When Diane Zheng was a teenager growing up in southern China, she watched as her grandmother’s personality faded and transformed as a result of Alzheimer’s disease. Then, in recent years, the pain resurfaced as her family watched her father-in-law deteriorate and eventually pass away from the same disease.
Both of these experiences prompted Zheng, a fifth-year epidemiology Ph.D. student, to wonder about the factors that may affect cognition, which is the brain’s ability to orient, reason, comprehend and to remember information. Diseases such as dementia and Alzheimer’s rapidly affect cognition, which Zheng observed firsthand.
“I could see how a person changed,” Zheng said. “You become a different person when you lose your cognitive ability, and it becomes quite a burden on people who take care of them.”
Zheng had always been intrigued by cognition, but when she graduated from the University of Minnesota with a master’s degree in Biostatistics and became a senior data analyst at the University of Miami Leonard M. Miller School of Medicine, her job pushed her to delve into research on vision under David Lee, a chronic disease epidemiologist in the Miller School. After more than 10 years of working together, where Zheng demonstrated her aptitude for complex statistics, Lee encouraged Zheng to pursue a Ph.D. in public health.
During a longitudinal research class a few years ago, Zheng came across the opportunity to pair her interests of vision and cognition. Zheng used a data set that tracked more than 2,500 seniors living in Salisbury, Maryland, and monitored their vision and cognition for eight years. Applying newly learned analysis methods, Zheng was able to find that as vision declines in old age, so do a person’s cognitive abilities. She also uncovered the idea that vision has a stronger influence on cognition than the other way around, which was the first time this type of association had been reported. Her findings raise the possibility that taking care of your eyes can reduce the rate of cognitive deterioration in older adults.

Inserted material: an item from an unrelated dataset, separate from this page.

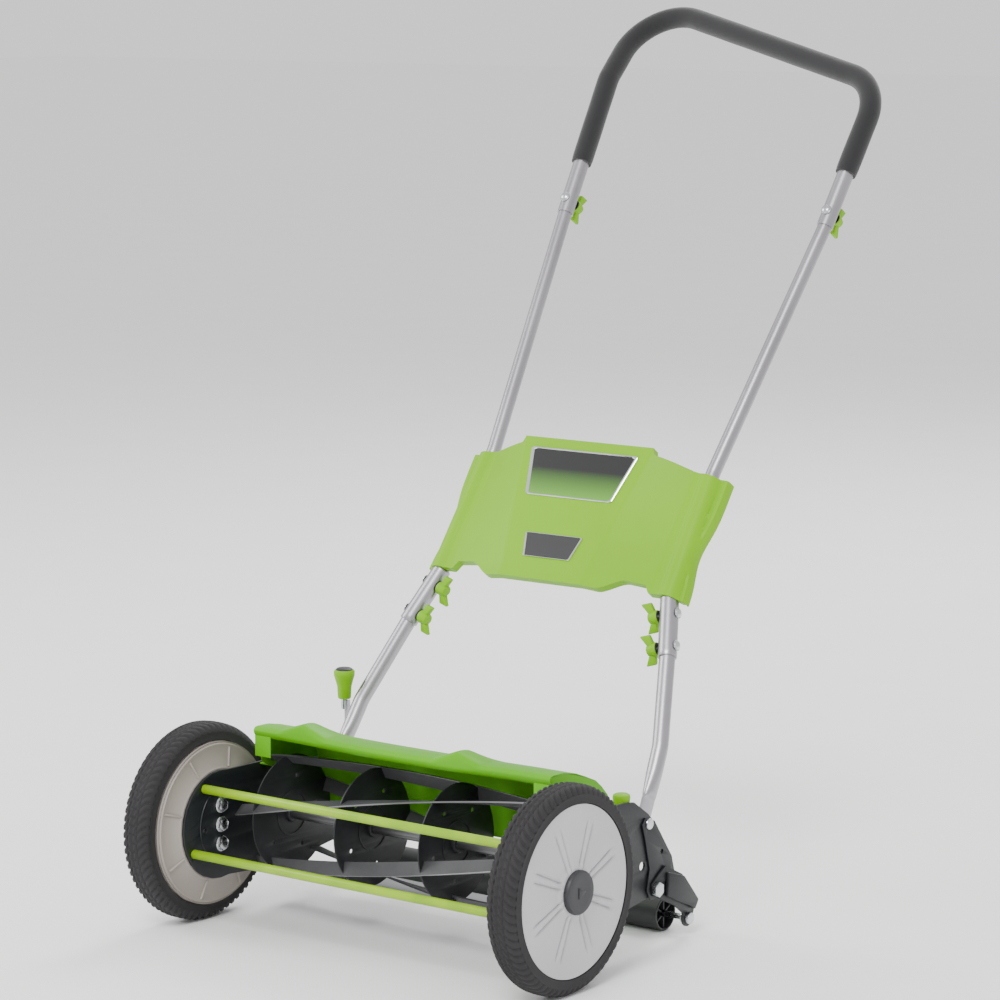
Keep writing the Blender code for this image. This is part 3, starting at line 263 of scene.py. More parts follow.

“Scientists are studying different ways to slow down cognitive decline, but this is one way we can—by maintaining good vision in older people,” Zheng said.
Zheng’s paper, which was coauthored by Lee and Dr. Byron Lam, an ophthalmologist at UM’s Bascom Palmer Eye Institute, was published in the Journal of the American Medical Association’s June Ophthalmology issue. It also received an editorial in the publication, praising Zheng for her contribution to the field, which is a rare honor, Lee added. Then this summer, several dozen news outlets from around the world wrote articles citing Zheng’s research.
And in November, Zheng will receive an award from the American Public Health Association’s Vision Cares Conference for her paper. The Morton Silverman Outstanding Student Award is given to a student who has contributed significantly to improving the field of eye care through a paper or project.
“To this day, there’s been a sense that taking care of your vision is somehow less important than attending to other health issues, but [this] paper shows you cannot ignore ocular health because it is essential to healthy aging,” Lee said.
Although Lee said Zheng has always had a strong ability to unravel data, she was able to build upon that knowledge as a graduate student, which helped her paper garner such thorough findings. In 2016, Zheng received a prestigious F-31 grant from the National Eye Institute, which allowed her to work with an expert from Purdue University to develop her analysis skills even more. This has helped her with the paper she already published, and Zheng’s dissertation, where she is researching a link between vision and chronic conditions, such as diabetes, hypertension, or arthritis.
“As people are living longer, they often have multiple conditions, and many of them seem to cluster together, like diabetes and hypertension, so we are looking at how they affect vision and how they affect quality of life and even risk premature mortality,” Zheng said.
Zheng is hoping to finish up her dissertation this spring to graduate with her Ph.D. in May, but she wants to keep exploring the role of vision on a person’s health.
"This paper has continued to motivate me to research this topic, and I hope it'll open more doors for research collaboration," Zheng said. "I'm thankful for the opportunity to continue working on my research interest during my graduate study and for the mentoring I got from my department."